Cztery lata później, 2 października 1973 roku, w malutkiej bazie wojskowej na Synaju mój wzrok przyciągnęła znajomą nazwą Schönau pierwsza strona hebrajskojęzycznego dziennika „Maariv”, przywołując wspomnienia. Tekst donosił o ostrym konflikcie między premier Goldą Meir a kanclerzem Austrii Bruno Kreiskym. Wcześniej palestyńscy terroryści zaatakowali pociąg z Żydami  w drodze do „obozu przesiedleńczego” w Schönau. Za zwolnienie zakładników zażądali zamknięcia obozu.

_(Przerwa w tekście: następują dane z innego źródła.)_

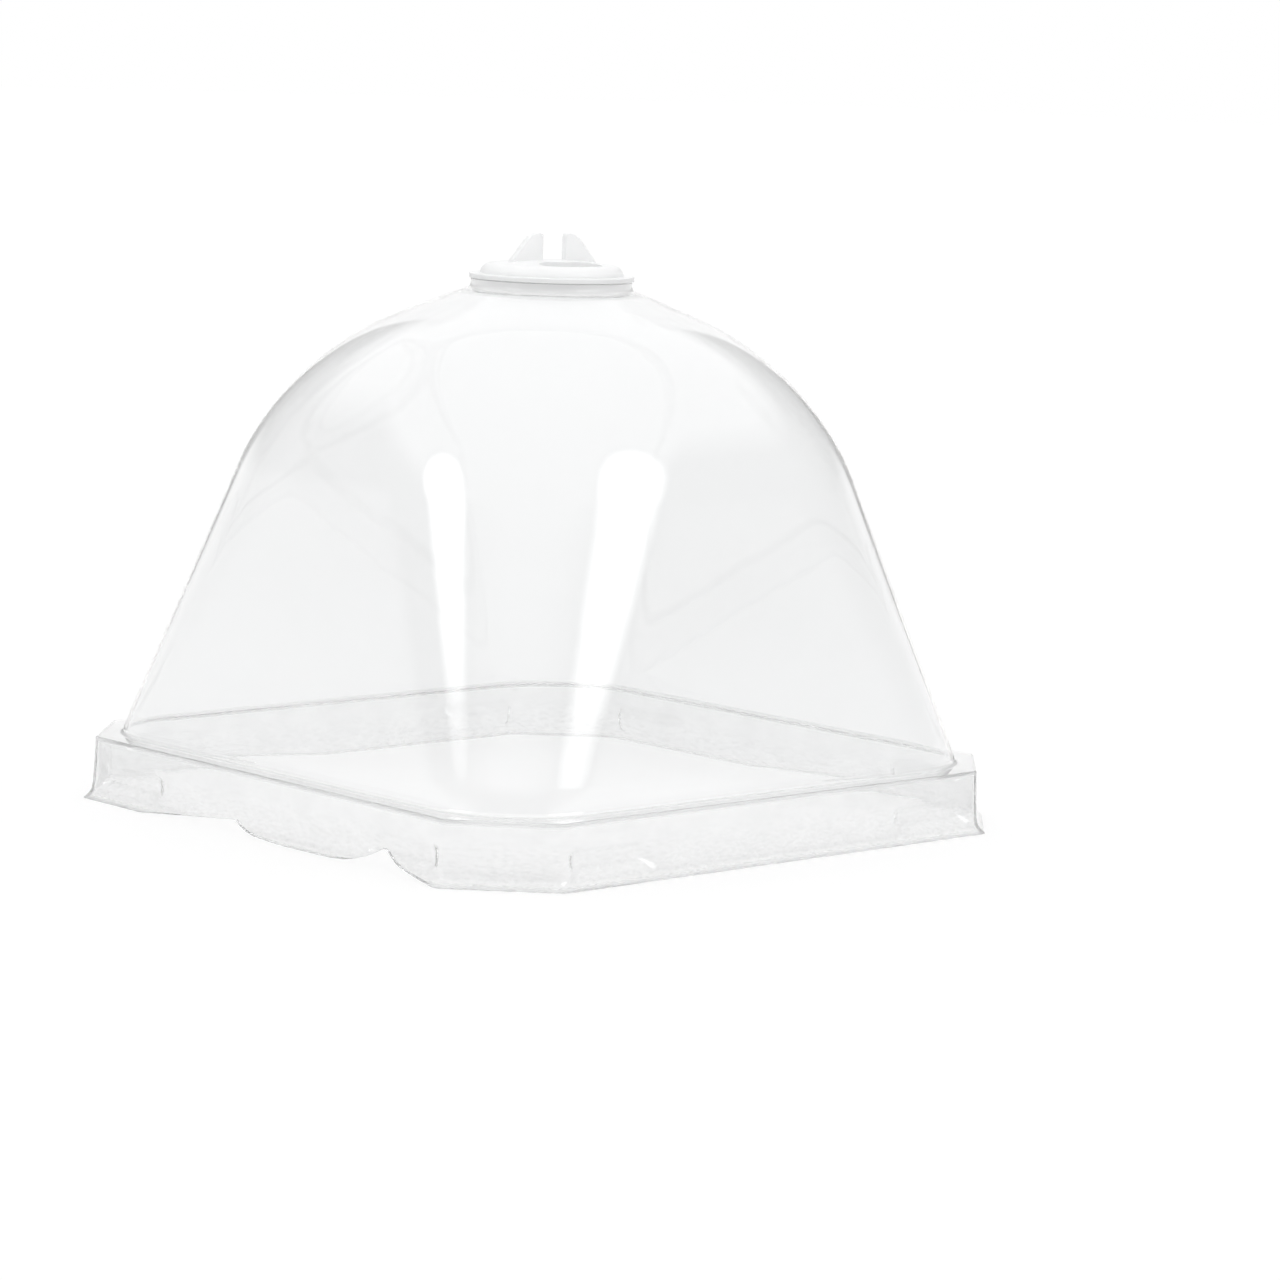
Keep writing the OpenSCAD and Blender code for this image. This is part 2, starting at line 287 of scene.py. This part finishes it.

Kreisky przystał na propozycję. Golda Meir, która nigdy nie negocjowała z terrorystami, nazwała go „nędznym żydowskim sklepikarzem”. Ten antysemicki docinek przylgnął w Izraelu do kanclerza na długie lata. Jego bratanek, drobny blondynek Yossi Kreisky, który był u nas w wojsku magazynierem, mimo że niespecjalnie lubił wujka, został przez nas nazwany sklepikarzem.

Trzy dni później wybuchła najkrwawsza wojna w dziejach Izraela. Miałem dwadzieścia lat i za chwilę miałem się stać żarliwym syjonistą.